In Rossini's Semiramide, the deluded title character, portrayed by soprano Melanie Spector, indicated by her posture and the imperious way she held her head that she couldn't even imagine that Arsace would prefer another. We might add here that Ms. Spector's coloratura fireworks were never impaired by the acting but rather served to illuminate Semiramide's character. Furthermore, Keymon Murrah's countertenor was superbly employed and one could read on his face his discomfort around the heroine's expectations. The two voices sounded so perfect together that we cannot imagine Arsace performed in a different fach.
Soprano Julia Katherine Walsh tackled Lucia's "mad scene" with relish and complete dramatic abandon while maintaining fine control over the vocal fireworks. She has resonance to spare in the high-flying tessitura that sent overtones bouncing around the room. Through her eyes we could see all of her frightening hallucinations. What a performance!
Juliet Morris created an imperious Queen of the Night from Mozart's Die Zauberflöte, one that wielded authority without benefit of extravagant makeup and costuming. It was all done with posture, gesture, and vocalism. Ms. Morris really knew what she was singing about, making every word count.
The final scene not only knocked our socks off but also our shoes! We were completely unfamiliar with Rossini's Otello and are sure it would have been a major member of the current repertory, had not Verdi undertaken to write his Otello. What a treat to hear scenes from two serious Rossini operas in one night!
Soprano Jaeyeon Kim was incredibly touching as the frightened Desdemona, singing the heavily embellished vocal line with flexibility and the most gorgeous timbre. In a world in which sopranos sound so much alike, it was a special experience for us to hear a unique instrument. As the jealous Otello, tenor Eduardo Belmonte was threatening and scary, without any holding back. The scene gave ample opportunity for him to show off a strong and full middle voice.
From Puccini's audience pleaser La Bohême, we heard "O soave fanciulla" sung by soprano Clara Iranzo and tenor Eduardo Belmonte. Was it the excellent direction that made their romance seem so very real? Or was it the fact that they are a couple? Like Oscar in Ballo in Maschera, we know but won't tell!
A scene from Puccini's La Rondine was charmingly executed with tenor Nicolas Gerst taking the role of the poet Prunier, starting "Il bel sogno di Doretta" with Ms. Irazo's Magda taking over. In attendance were a group of gossiping friends (Mithuna Sivaraman, Nicole Karrs, and Michelle Encarnacion Pozo) and a finely drawn Lisette (the maid) enacted by Angela Candela. She was so compelling in the role that we wanted to see the scene in the café dansant! She is one of those "stage animals" that can lose herself in any one of a number of characters.

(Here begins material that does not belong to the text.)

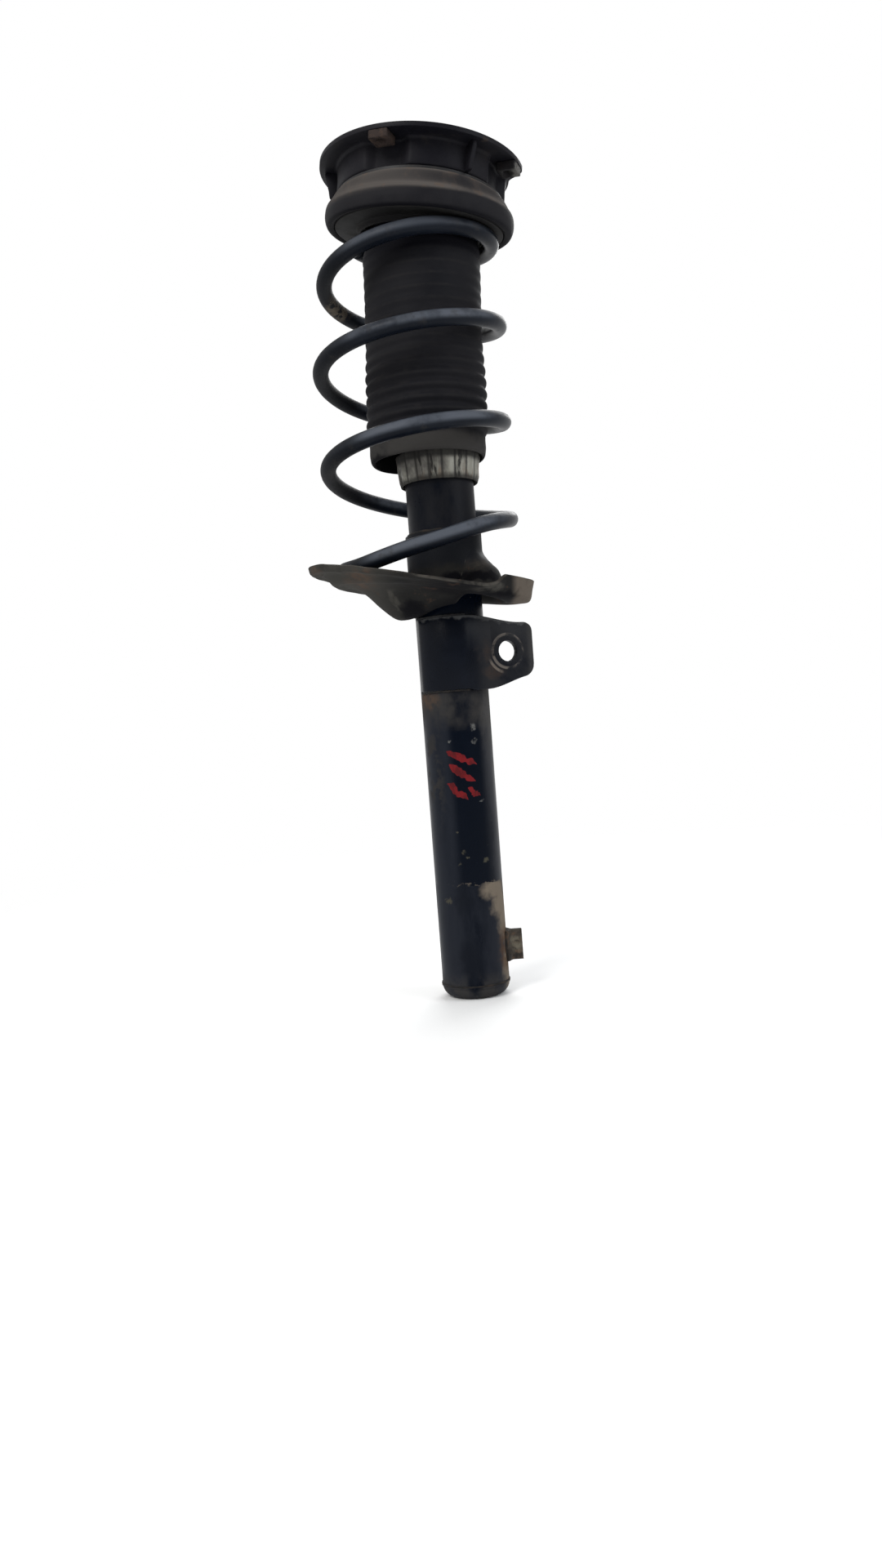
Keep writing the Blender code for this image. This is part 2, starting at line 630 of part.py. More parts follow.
def make_upper_spring_plate(axis):
    """A wedge-shaped ring: flat on top for the bearing, sloping underneath for the spring. Its
    rounded rim slopes too, under a lip whose level edge clears the mount's ribs."""
    def section(angle):
        def rim(radius, height, most):
            place, sloped = sloping(angle, radius, height)
            return place, min(sloped, most * MM)
        return [
            (61.5 * MM, 8.4 * MM), (62.7 * MM, 8.0 * MM), rim(65.4, 6.0, 7.2), rim(67.5, 3.0, 6.2),
            rim(68.3, 0.0, 5.0), rim(68.3, -4.5, 3.4), sloping(angle, 66.8, -8.6),
            sloping(angle, 64.2, -10.0), sloping(angle, 61.8, -9.0), sloping(angle, 61.6, -6.3),
            sloping(angle, PLATE_BORE / MM, -6.3), (PLATE_BORE, PLATE_TOP),
            (61.0 * MM, PLATE_TOP), (61.2 * MM, 8.0 * MM)]
    swept_ring("upper_spring_plate", section, PAINT, axis, steps=LARGE_ROUND)

    def pad(angle):
        return [sloping(angle, radius, height) for radius, height in (
            (61.0, -6.6), (61.0, -9.6), (45.0, -9.6), (44.4, -13.5), (42.6, -13.5), (42.0, -6.6))]
    swept_ring("spring_isolator", pad, RUBBER, axis, steps=32)


def make_bearing(spring_side, mount_side):
    groove = BALL_RADIUS + 0.35 * MM
    face = 1.4 * MM
    reach = math.degrees(math.asin(face / groove))
    low_face, high_face = BALL_HEIGHT - face, BALL_HEIGHT + face
    foot = PLATE_TOP + GAP
    lower = arc((BALL_CIRCLE, BALL_HEIGHT), groove, 180.0 + reach, 360.0 - reach, 3)
    turned("bearing_lower_race", [
        (57.0 * MM, low_face), (57.0 * MM, foot), (41.0 * MM, foot), (41.0 * MM, low_face),
        *lower], STEEL, spring_side, steps=32)
    upper = arc((BALL_CIRCLE, BALL_HEIGHT), groove, reach, 180.0 - reach, 3)
    top = CUP_BOTTOM - GAP
    turned("bearing_cover", [
        (60.6 * MM, top), (60.6 * MM, foot + 1.0 * MM), (58.0 * MM, foot + 1.0 * MM),
        (58.0 * MM, high_face), *upper, (41.0 * MM, high_face), (41.0 * MM, top)],
        PLASTIC, mount_side, steps=32)

    band = ring("bearing_cage", BALL_CIRCLE + 2.1 * MM, BALL_CIRCLE - 2.1 * MM,
                BALL_HEIGHT - 0.8 * MM, BALL_HEIGHT + 0.8 * MM, PLASTIC, spring_side, steps=18)
    balls = bpy.data.meshes.new("bearing_balls")
    work = bmesh.new()
    for x, y in polygon(BALL_CIRCLE, BALL_COUNT):
        made = bmesh.ops.create_icosphere(work, subdivisions=1, radius=BALL_RADIUS)
        bmesh.ops.translate(work, vec=(x, y, BALL_HEIGHT), verts=made["verts"])
    work.to_mesh(balls)
    work.free()
    boolean(band, add_cutter("bearing_balls", balls, spring_side), "UNION")


# ---------------------------------------------------------------- dust boot

def make_dust_boot():
    """A ribbed sleeve hung from the spring plate. Its lower end hangs to one side."""
    def middle(height):
        return blend_between(-1.0, -6.6, (BOOT_SHOULDER - height) / (BOOT_SHOULDER - BOOT_BOTTOM)) * MM

    def rib_depth(height):
        return blend_between(1.5, 0.55, smooth_step((height / MM - 440.0) / 60.0)) * MM

    outer = [(34.8 * MM, 560.0 * MM), (37.2 * MM, 560.0 * MM), (37.2 * MM, 549.0 * MM),
             (41.5 * MM, 546.0 * MM)]
    ribs, lip_top = 16, 408.0 * MM
    pitch = (BOOT_SHOULDER - lip_top) / ribs
    for index in range(ribs):
        crest = BOOT_SHOULDER - pitch * (index + 0.25)
        valley = BOOT_SHOULDER - pitch * (index + 0.75)
        outer += [(BOOT_RADIUS, crest), (BOOT_RADIUS - rib_depth(valley), valley)]
    outer += [(41.8 * MM, lip_top - 2.0 * MM), (41.4 * MM, BOOT_BOTTOM + 1.5 * MM),
              (40.9 * MM, BOOT_BOTTOM)]
    inner = [(39.3 * MM, BOOT_BOTTOM), (39.5 * MM, lip_top), (41.4 * MM, 450.0 * MM),
             (41.5 * MM, 541.0 * MM), (34.8 * MM, 546.0 * MM)]
    loop = outer + inner
    steps = 26
    vertices, faces = [], []
    for i in range(steps):
        angle = 2.0 * math.pi * i / steps
        vertices += [(middle(z) + r * math.cos(angle), r * math.sin(angle), z) for r, z in loop]
    count = len(loop)
    for i in range(steps):
        here, there = i * count, (i + 1) % steps * count
        for j in range(count):
            k = (j + 1) % count
            faces.append((here + j, here + k, there + k, there + j))
    add_part("dust_boot", mesh_from("dust_boot", vertices, faces), RUBBER)


# ---------------------------------------------------------------- top mount

def pocket(angle):
    """How far the cup's wall is pressed in behind each weld nut, from 0 to 1."""
    nearest = min(abs(math.remainder(angle - lug, 2.0 * math.pi)) for lug in LUG_ANGLES)
    return 1.0 - smooth_step((nearest - math.radians(9.0)) / math.radians(8.0))


def flange_radius(angle):
    """The flange is round but for the notch between two lugs, where it shrinks to a lip."""
    first, last = FLANGE_NOTCH
    middle = math.radians(first + last) / 2.0
    from_middle = math.degrees(abs(math.remainder(angle - middle, 2.0 * math.pi)))
    notch = smooth_step(((last - first) / 2.0 - from_middle) / 14.0)
    return blend_between(FLANGE_RADIUS, CUP_RADIUS + 2.0 * MM, notch)


def make_mount_shell(axis):
    """The cup of the mount. Its wall is the mouth's edge, then goes down to the floor and the collar."""
    mouth = FLANGE_UNDERSIDE + MOUNT_SHEET

    def profile(angle):
        dip = 5.8 * MM * pocket(angle)
        return [
            (CUP_RADIUS - dip, mouth), (CUP_RADIUS - dip, FLANGE_UNDERSIDE - 1.6 * MM),
            (CUP_RADIUS - 0.4 * MM - dip, 21.0 * MM),
            (CUP_RADIUS - 0.3 * MM - 0.9 * dip, CUP_BOTTOM + 3.4 * MM),
            (CUP_RADIUS - 0.6 * MM - 0.8 * dip, CUP_BOTTOM + 0.8 * MM),
            (CUP_RADIUS - 2.6 * MM - 0.7 * dip, CUP_BOTTOM), (44.0 * MM, CUP_BOTTOM),
            (COLLAR_RADIUS + 1.8 * MM, CUP_BOTTOM + 0.9 * MM),
            (COLLAR_RADIUS, CUP_BOTTOM + 4.0 * MM), (COLLAR_RADIUS, COLLAR_TOP)]
    shell = sheet_ring("mount_shell", profile, MOUNT_SHEET, PAINT, axis, steps=48)
    top = FLANGE_UNDERSIDE - GAP
    for index, angle in enumerate(RIB_ANGLES, 1):
        reach = min(flange_radius(angle) - 2.5 * MM, CUP_RADIUS + 9.0 * MM)
        outline = [(CUP_RADIUS - 1.8 * MM, top), (reach, top), (reach, top - 2.7 * MM),
                   (min(reach, CUP_RADIUS + 6.0 * MM), 18.0 * MM),
                   (min(reach, CUP_RADIUS + 5.0 * MM), 12.4 * MM), (CUP_RADIUS - 1.8 * MM, 12.1 * MM)]
        rib = add_cutter(f"rib_{index}", plate_mesh(f"rib_{index}", outline, 3.0 * MM), axis)
        rib.rotation_euler = (math.pi / 2.0, 0.0, angle)
        boolean(shell, rib, "UNION")


def make_mount_flange(axis):
    """The flat ring round the cup's mouth that the car body lies on, with its three bolt holes."""
    def section(angle):
        inner = CUP_RADIUS + GAP - 5.8 * MM * pocket(angle)
        outer = flange_radius(angle)
        top = FLANGE_UNDERSIDE + MOUNT_SHEET
        return [(outer, top), (outer, FLANGE_UNDERSIDE), (inner, FLANGE_UNDERSIDE), (inner, top)]
    flange = swept_ring("mount_flange", section, PAINT, axis, steps=48)
    for index, angle in enumerate(LUG_ANGLES, 1):
        hole = add_cutter(f"bolt_hole_{index}",
                          cylinder_mesh(f"bolt_hole_{index}", BOLT_HOLE_RADIUS, 12.0 * MM), axis)
        hole.location = (BOLT_CIRCLE * math.cos(angle), BOLT_CIRCLE * math.sin(angle),
                         FLANGE_UNDERSIDE)
        boolean(flange, hole, "DIFFERENCE")


def make_weld_nuts(axis):
    side = WELD_NUT_WIDTH / math.sqrt(2.0)
    mesh = plate_mesh("weld_nut", polygon(side, 4, math.pi / 4.0), WELD_NUT_HEIGHT,
                      [polygon(3.5 * MM, 20)])
    for index, angle in enumerate(LUG_ANGLES, 1):
        nut = add_part(f"weld_nut_{index}", mesh if index == 1 else mesh.copy(), RUST, axis)
        nut.location = (BOLT_CIRCLE * math.cos(angle), BOLT_CIRCLE * math.sin(angle),
                        FLANGE_UNDERSIDE - GAP - WELD_NUT_HEIGHT / 2.0)
        nut.rotation_euler.z = angle


def make_mount_rubber(axis):
    socket = CORE_RADIUS + GAP
    edge = math.degrees(math.asin(10.5 * MM / socket))
    outer = COLLAR_RADIUS - GAP
    turned("mount_rubber", [
        (26.0 * MM, 11.0 * MM), (31.0 * MM, 16.5 * MM), (36.0 * MM, 26.0 * MM), (outer, 26.0 * MM),
        (outer, 9.0 * MM), (34.0 * MM, 3.0 * MM), (26.0 * MM, -5.0 * MM), (20.0 * MM, -9.5 * MM),
        *arc((0.0, 0.0), socket, -edge, edge, 5)], RUBBER, axis, steps=24)


def leaning_axis(name):
    axis = bpy.data.objects.new(name, None)
    PARTS.objects.link(axis)
    axis.location.z = PIVOT_HEIGHT
    axis.rotation_euler.y = MOUNT_LEAN
    return axis


clear_scene()
PARTS = collection("suspension_strut")
CUTTERS = collection("cutters")

make_strut_tube()
make_tube_end_cap()
make_pressure_cylinder()
make_base_valve()
make_rod_guide()
make_bump_cap()
make_lower_spring_seat()
make_coil_spring()
make_link_bracket()
make_locating_tab()
make_piston_rod()
make_piston()
make_bump_stop()
make_rod_top()
spring_axis = leaning_axis("spring_plate_axis")
mount_axis = leaning_axis("mount_axis")
make_upper_spring_plate(spring_axis)
make_bearing(spring_axis, mount_axis)
make_dust_boot()
make_mount_shell(mount_axis)
make_mount_flange(mount_axis)
make_weld_nuts(mount_axis)
make_mount_rubber(mount_axis)
bpy.context.view_layer.update()
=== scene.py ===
import json
import math

import bmesh
import bpy
from mathutils import Matrix, Vector, noise


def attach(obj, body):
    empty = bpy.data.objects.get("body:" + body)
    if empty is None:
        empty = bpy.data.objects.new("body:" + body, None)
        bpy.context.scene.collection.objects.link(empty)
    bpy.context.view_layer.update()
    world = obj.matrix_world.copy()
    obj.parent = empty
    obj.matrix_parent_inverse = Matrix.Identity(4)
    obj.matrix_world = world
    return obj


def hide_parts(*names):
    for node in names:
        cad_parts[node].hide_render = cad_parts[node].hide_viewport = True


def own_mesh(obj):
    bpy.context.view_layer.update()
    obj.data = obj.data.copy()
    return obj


mm = 0.001

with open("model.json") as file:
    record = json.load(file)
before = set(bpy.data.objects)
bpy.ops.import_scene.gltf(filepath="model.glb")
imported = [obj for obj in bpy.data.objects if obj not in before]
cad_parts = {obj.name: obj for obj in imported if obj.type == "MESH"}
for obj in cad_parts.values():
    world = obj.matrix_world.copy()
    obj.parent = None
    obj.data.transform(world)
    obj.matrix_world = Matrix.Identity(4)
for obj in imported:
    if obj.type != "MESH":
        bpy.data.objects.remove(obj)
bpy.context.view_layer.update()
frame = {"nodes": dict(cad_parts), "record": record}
print("frame loaded:", len(frame["nodes"]), "nodes")


# small tools for every piece; sizes are in mm until a mesh is made

def between(low, high, share):
    return low + (high - low) * share


def easeIn(value):
    value = min(max(value, 0.0), 1.0)
    return value * value * (3.0 - 2.0 * value)


def rounded(points, radius, closed=True, cuts=3):
    # every corner of a (radius, height) outline becomes a small curve; a third number is its own radius
    made = []
    count = len(points)
    for i, point in enumerate(points):
        here = Vector(point[:2])
        size = point[2] if len(point) > 2 else radius
        if size <= 0.0 or (not closed and i in (0, count - 1)):
            made.append(tuple(here))
            continue
        before, after = Vector(points[i - 1][:2]), Vector(points[(i + 1) % count][:2])
        toBefore, toAfter = before - here, after - here
        # a point on an almost straight run stays as it is
        if toBefore.length < 1e-9 or toAfter.length < 1e-9 or toBefore.angle(toAfter, math.pi) > 2.97:
            made.append(tuple(here))
            continue
        start = here + toBefore.normalized() * min(size, toBefore.length * 0.45)
        end = here + toAfter.normalized() * min(size, toAfter.length * 0.45)
        for cut in range(cuts + 1):
            share = cut / cuts
            made.append(tuple(start.lerp(here, share).lerp(here.lerp(end, share), share)))
    return made


def smoothLine(points, cuts):
    # a smooth line through the points, cuts steps from one to the next
    made = []
    count = len(points)
    for i in range(count - 1):
        first = points[max(i - 1, 0)]
        last = points[min(i + 2, count - 1)]
        for cut in range(cuts):
            t = cut / cuts
            made.append(tuple(
                0.5 * (2 * b + (c - a) * t + (2 * a - 5 * b + 4 * c - d) * t * t
                       + (3 * b - a - 3 * c + d) * t ** 3)
                for a, b, c, d in zip(first, points[i], points[i + 1], last)))
    made.append(tuple(points[-1]))
    return made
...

We loved the scene from Rossini's Il Barbiere di Siviglia in which Rosina beats Figaro to the punch. He is clever but she is still more clever. "Dunque io son" was given a humorous performance by mezzo-soprano Cloe San Antonio who is blessed with one of those distinctive voices of true mezzo timbre, flexibility in the fioritura, and a charming stage presence. Her chemistry with baritone Robbie Raso as Figaro was pure delight. We think this role suits him to a "T", giving ample opportunity for acting as well as singing.
From Massenet's Manon we enjoyed the scene in which the now-sophisticated heroine is enjoying some gambling with her fancy friends the "party girls", portrayed by Yingjie Zhou, Olesia Verzole, and Wenjie Zhang. They enjoyed being louche and we enjoyed their enjoyment. The harmonies were exquisite and the French was just fine.
More Massenet followed with a scene from his Cendrillon in which Prince Charmant (the ardent mezzo Heather Jones) becomes enraptured by the title character (soprano Lauren Curet) who sang with brightness and clarity. True to Massenet, the harmonies were again exquisite and no one failed their French.
Finally, we saw an appealing scene from Mozart's singspiel Die Entführung aus dem Serail. The two sopranos (Sarah Heilman and Hyune Kwon) and two tenors (Masachika Watanabe and Zachary Sebek) made some gorgeous harmonies together. It pleased us to see Mozart's genius with contrasting vocal lines so well executed.
This astonishing evening was, for us, the capstone of a wonderful ten days, although there will be one more performance--an evening of American song. We would like to point out that the youngest participant was but 18 years old and several of them are still undergraduates whilst others have completed advanced degrees. Obviously, the 50 participants began the program at varying levels of expertise but they all made a giant step forward. After a brief recess, the Institute will take place in Montreal. We wish we could be a "camp follower"!